What is needed:
Return only the lines from the top of the material through the line marked by "CAMERA_LENS, SENSOR = 148.9, 36.0", unaltered.
========================================
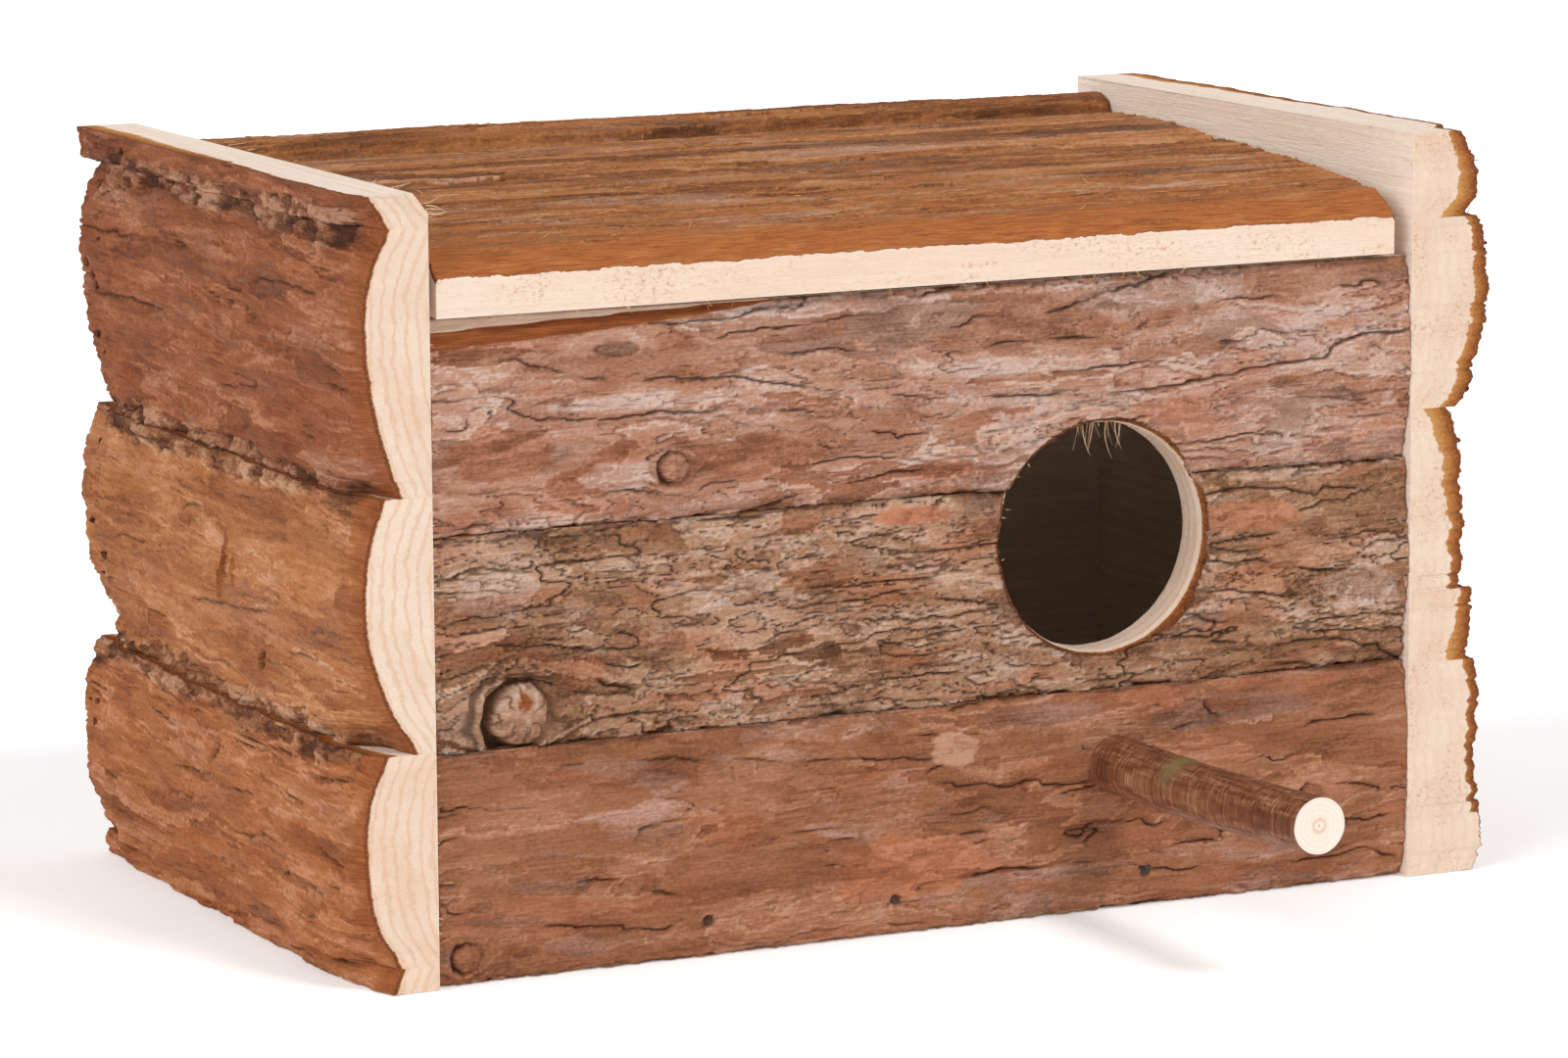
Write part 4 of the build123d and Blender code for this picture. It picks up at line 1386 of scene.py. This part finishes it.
def stage():
    k = Nodes("pale_floor")
    place = object_coordinates(k)
    mottle = k.noise(place, 30.0, 2.0)
    shade = k.ramp(mottle, ((0.3, colour(253, 253, 253)), (0.7, colour(255, 255, 255))))
    material = k.finish(shade, 0.9)
    k.surface.inputs["Emission Color"].default_value = (1, 1, 1, 1)
    k.surface.inputs["Emission Strength"].default_value = 0.22
    size = 12.0
    mesh = bpy.data.meshes.new("floor")
    mesh.from_pydata([(-size, -size, 0), (size, -size, 0), (size, size, 0), (-size, size, 0)], [],
                     [(0, 1, 2, 3)])
    mesh.materials.append(material)
    floor = bpy.data.objects.new("floor", mesh)
    floor.location.z = -0.0002
    bpy.context.scene.collection.objects.link(floor)

    world = bpy.data.worlds.new("studio")
    world.use_nodes = True
    world.node_tree.nodes["Background"].inputs["Color"].default_value = (1, 1, 1, 1)
    world.node_tree.nodes["Background"].inputs["Strength"].default_value = 0.36
    bpy.context.scene.world = world


def sun(name, direction, angle, strength):
    """A wide soft light that lights the whole floor evenly."""
    data = bpy.data.lights.new(name, "SUN")
    data.energy, data.angle = strength * math.pi, math.radians(angle)
    light = bpy.data.objects.new(name, data)
    light.rotation_euler = Vector(direction).to_track_quat("Z", "Y").to_euler()
    bpy.context.scene.collection.objects.link(light)


def lights():
    sun("key", (0.30, -0.80, 0.85), 14, 0.42)
    sun("left", (-0.9, -0.22, 0.5), 50, 0.56)
    sun("top", (0.1, 0.3, 1.0), 60, 0.12)


CAMERA_PLACE = (-0.4894, -1.0064, 0.2451)
CAMERA_AZIMUTH, CAMERA_FALL, CAMERA_ROLL = -25.95, 9.40, -0.39
CAMERA_LENS, SENSOR = 148.9, 36.0


def camera():
    turn, fall, roll = (math.radians(v) for v in (CAMERA_AZIMUTH, CAMERA_FALL, CAMERA_ROLL))
    back = Vector((math.sin(turn) * math.cos(fall), -math.cos(turn) * math.cos(fall), math.sin(fall)))
    right = Vector((math.cos(turn), math.sin(turn), 0))
    up = back.cross(right)
    right, up = right * math.cos(roll) + up * math.sin(roll), up * math.cos(roll) - right * math.sin(roll)
    data = bpy.data.cameras.new("camera")
    data.lens, data.sensor_width = CAMERA_LENS, SENSOR
    eye = bpy.data.objects.new("camera", data)
    eye.matrix_world = Matrix((
        (right.x, up.x, back.x, CAMERA_PLACE[0]),
        (right.y, up.y, back.y, CAMERA_PLACE[1]),
        (right.z, up.z, back.z, CAMERA_PLACE[2]),
        (0, 0, 0, 1),
    ))
    bpy.context.scene.collection.objects.link(eye)
    bpy.context.scene.camera = eye
    bpy.context.scene.view_settings.view_transform = "Standard"


stage()
lights()
camera()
========================================
Result of the exercise:
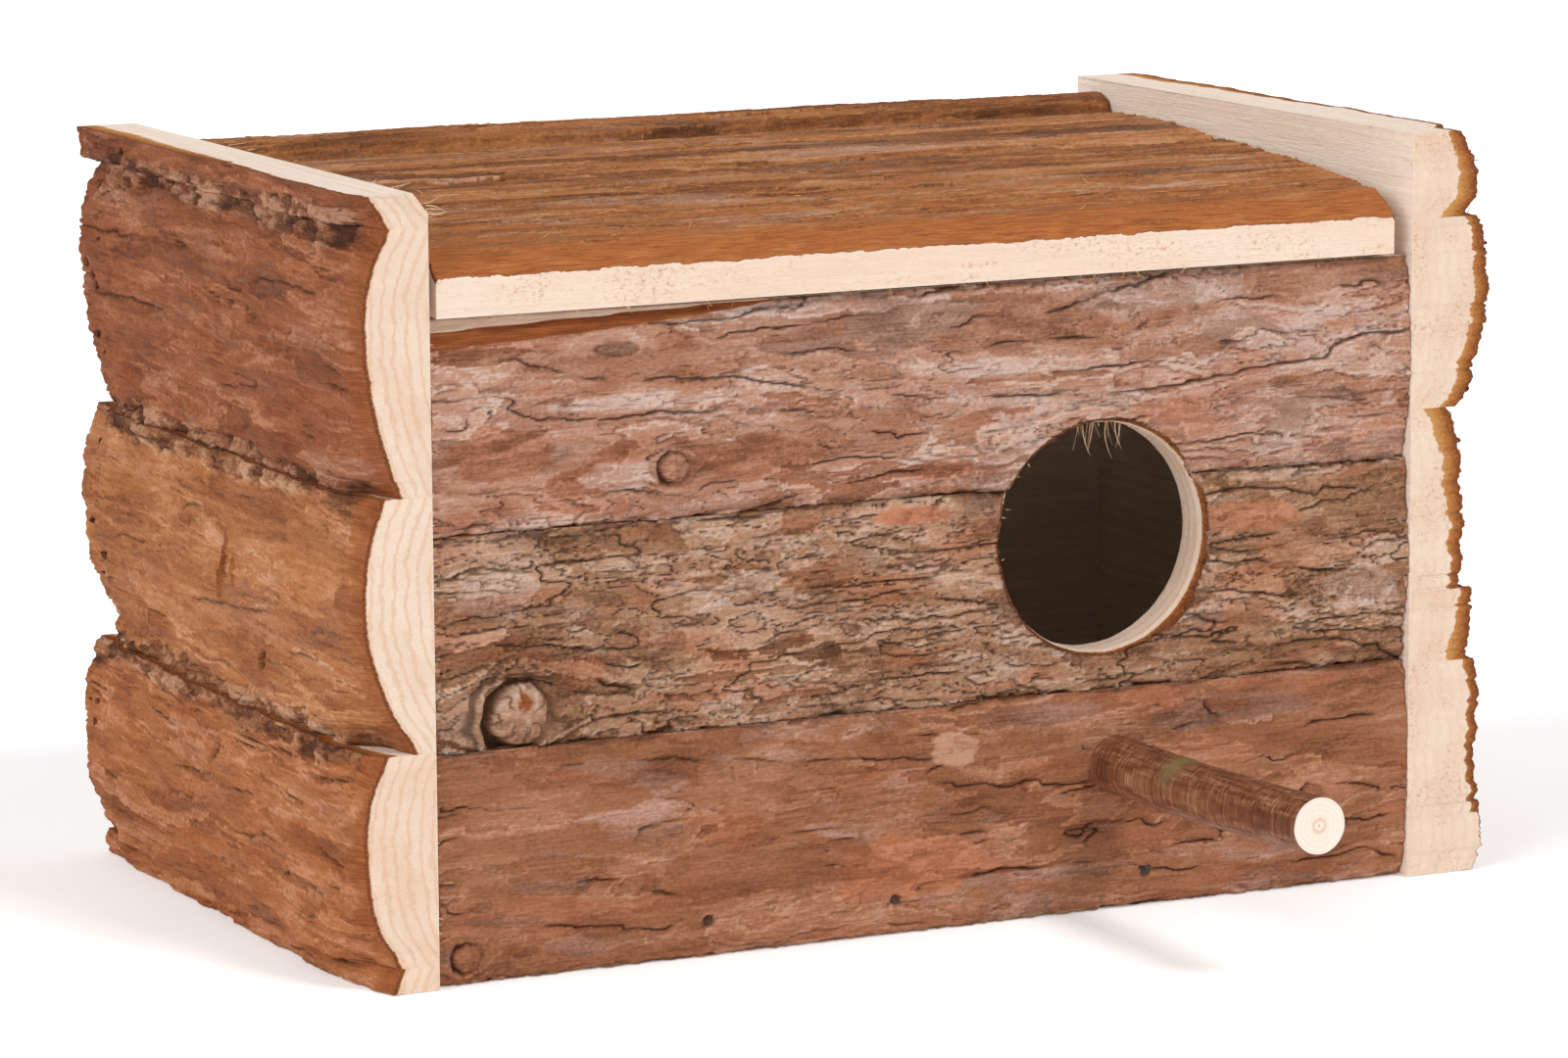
Write part 4 of the build123d and Blender code for this picture. It picks up at line 1386 of scene.py. This part finishes it.
def stage():
    k = Nodes("pale_floor")
    place = object_coordinates(k)
    mottle = k.noise(place, 30.0, 2.0)
    shade = k.ramp(mottle, ((0.3, colour(253, 253, 253)), (0.7, colour(255, 255, 255))))
    material = k.finish(shade, 0.9)
    k.surface.inputs["Emission Color"].default_value = (1, 1, 1, 1)
    k.surface.inputs["Emission Strength"].default_value = 0.22
    size = 12.0
    mesh = bpy.data.meshes.new("floor")
    mesh.from_pydata([(-size, -size, 0), (size, -size, 0), (size, size, 0), (-size, size, 0)], [],
                     [(0, 1, 2, 3)])
    mesh.materials.append(material)
    floor = bpy.data.objects.new("floor", mesh)
    floor.location.z = -0.0002
    bpy.context.scene.collection.objects.link(floor)

    world = bpy.data.worlds.new("studio")
    world.use_nodes = True
    world.node_tree.nodes["Background"].inputs["Color"].default_value = (1, 1, 1, 1)
    world.node_tree.nodes["Background"].inputs["Strength"].default_value = 0.36
    bpy.context.scene.world = world


def sun(name, direction, angle, strength):
    """A wide soft light that lights the whole floor evenly."""
    data = bpy.data.lights.new(name, "SUN")
    data.energy, data.angle = strength * math.pi, math.radians(angle)
    light = bpy.data.objects.new(name, data)
    light.rotation_euler = Vector(direction).to_track_quat("Z", "Y").to_euler()
    bpy.context.scene.collection.objects.link(light)


def lights():
    sun("key", (0.30, -0.80, 0.85), 14, 0.42)
    sun("left", (-0.9, -0.22, 0.5), 50, 0.56)
    sun("top", (0.1, 0.3, 1.0), 60, 0.12)


CAMERA_PLACE = (-0.4894, -1.0064, 0.2451)
CAMERA_AZIMUTH, CAMERA_FALL, CAMERA_ROLL = -25.95, 9.40, -0.39
CAMERA_LENS, SENSOR = 148.9, 36.0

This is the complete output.